» **What is expected**
In the data that follows, count each line holding the string "from"; answer with the number only.

» **Records to process**
__________
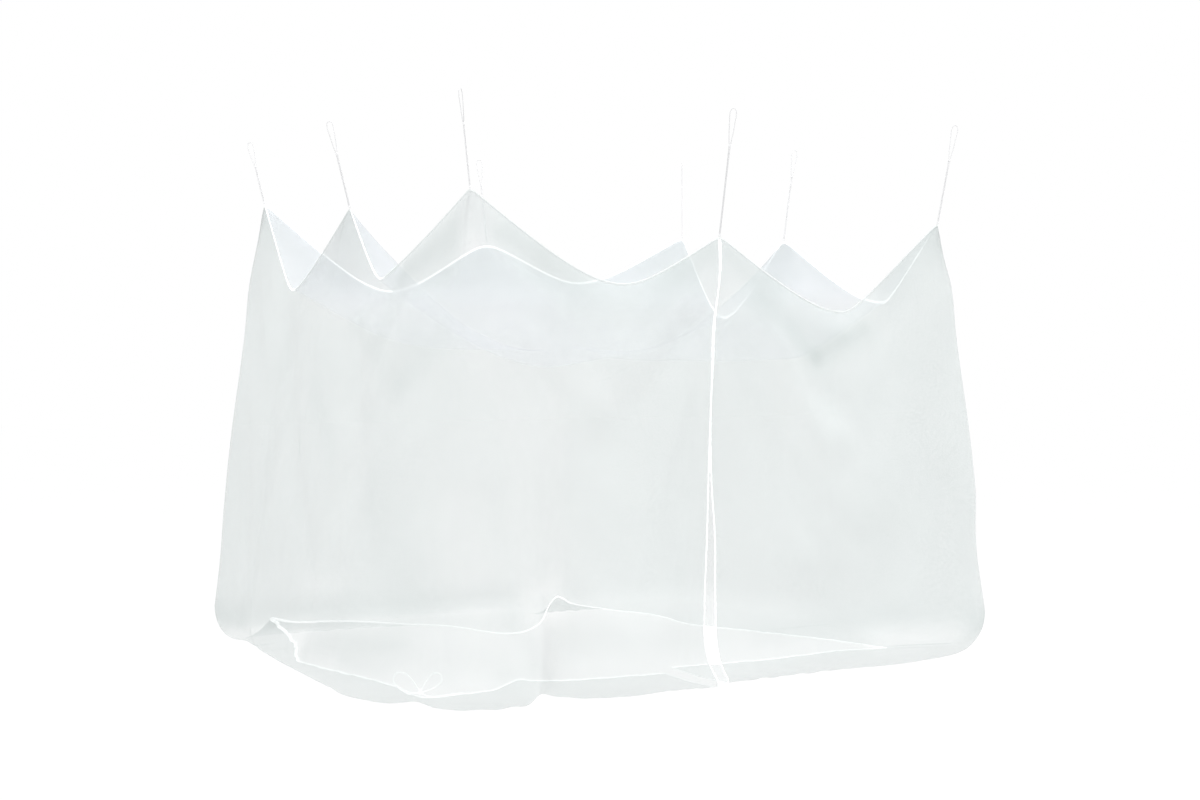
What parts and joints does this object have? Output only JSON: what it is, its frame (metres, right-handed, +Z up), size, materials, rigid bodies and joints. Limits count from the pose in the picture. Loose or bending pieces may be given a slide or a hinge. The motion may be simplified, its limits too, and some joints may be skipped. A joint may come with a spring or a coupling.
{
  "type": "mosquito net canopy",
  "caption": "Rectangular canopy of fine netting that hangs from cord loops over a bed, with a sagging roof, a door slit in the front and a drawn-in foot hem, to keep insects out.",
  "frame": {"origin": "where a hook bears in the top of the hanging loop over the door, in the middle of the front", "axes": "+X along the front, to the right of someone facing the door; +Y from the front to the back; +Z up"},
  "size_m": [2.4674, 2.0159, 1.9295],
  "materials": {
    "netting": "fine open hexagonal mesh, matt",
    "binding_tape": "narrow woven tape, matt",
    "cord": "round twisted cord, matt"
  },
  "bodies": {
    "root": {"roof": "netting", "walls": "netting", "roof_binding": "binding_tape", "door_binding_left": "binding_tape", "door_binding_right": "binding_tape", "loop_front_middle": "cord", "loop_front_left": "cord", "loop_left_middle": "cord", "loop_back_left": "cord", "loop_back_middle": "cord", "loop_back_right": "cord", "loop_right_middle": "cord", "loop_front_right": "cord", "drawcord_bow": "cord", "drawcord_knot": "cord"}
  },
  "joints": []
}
__________
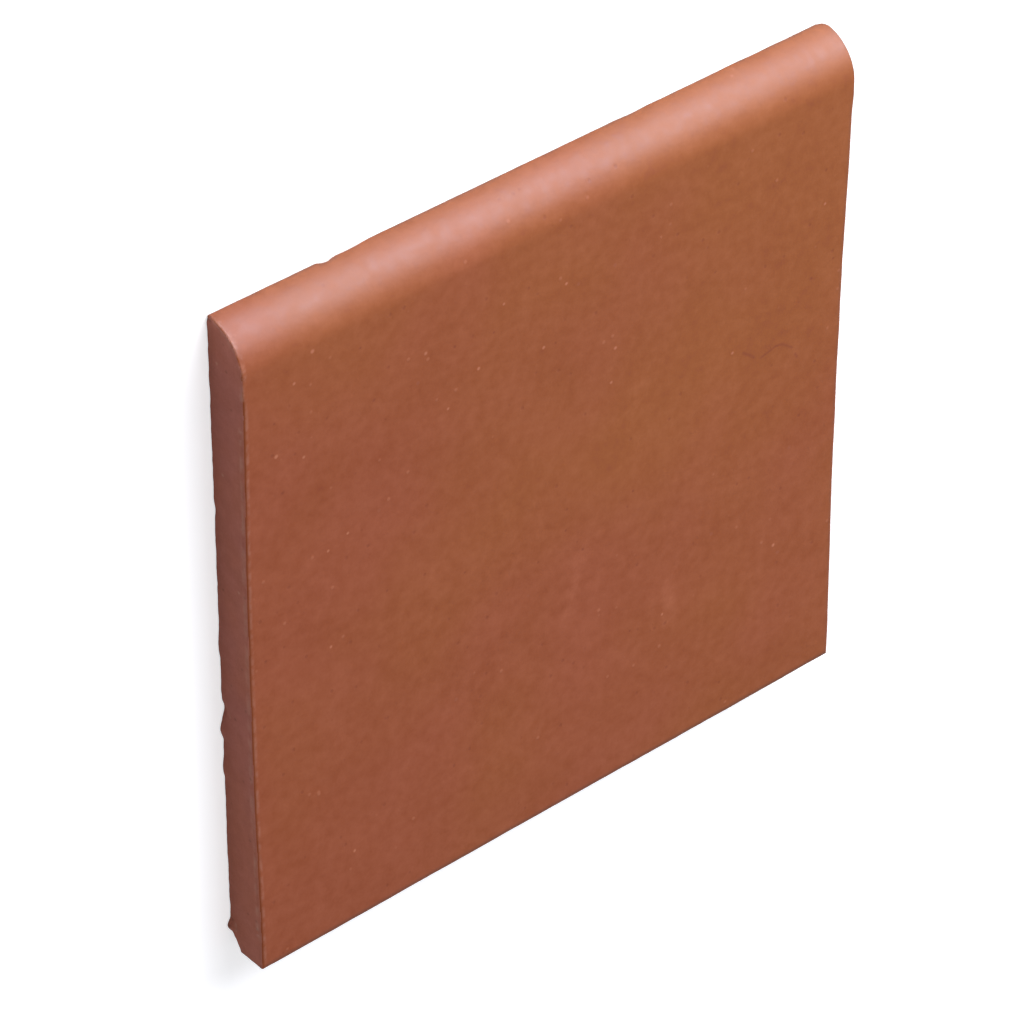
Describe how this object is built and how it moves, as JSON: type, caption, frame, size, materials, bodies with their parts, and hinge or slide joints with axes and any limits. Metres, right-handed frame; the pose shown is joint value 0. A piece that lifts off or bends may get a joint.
__________
» **Final answer**
3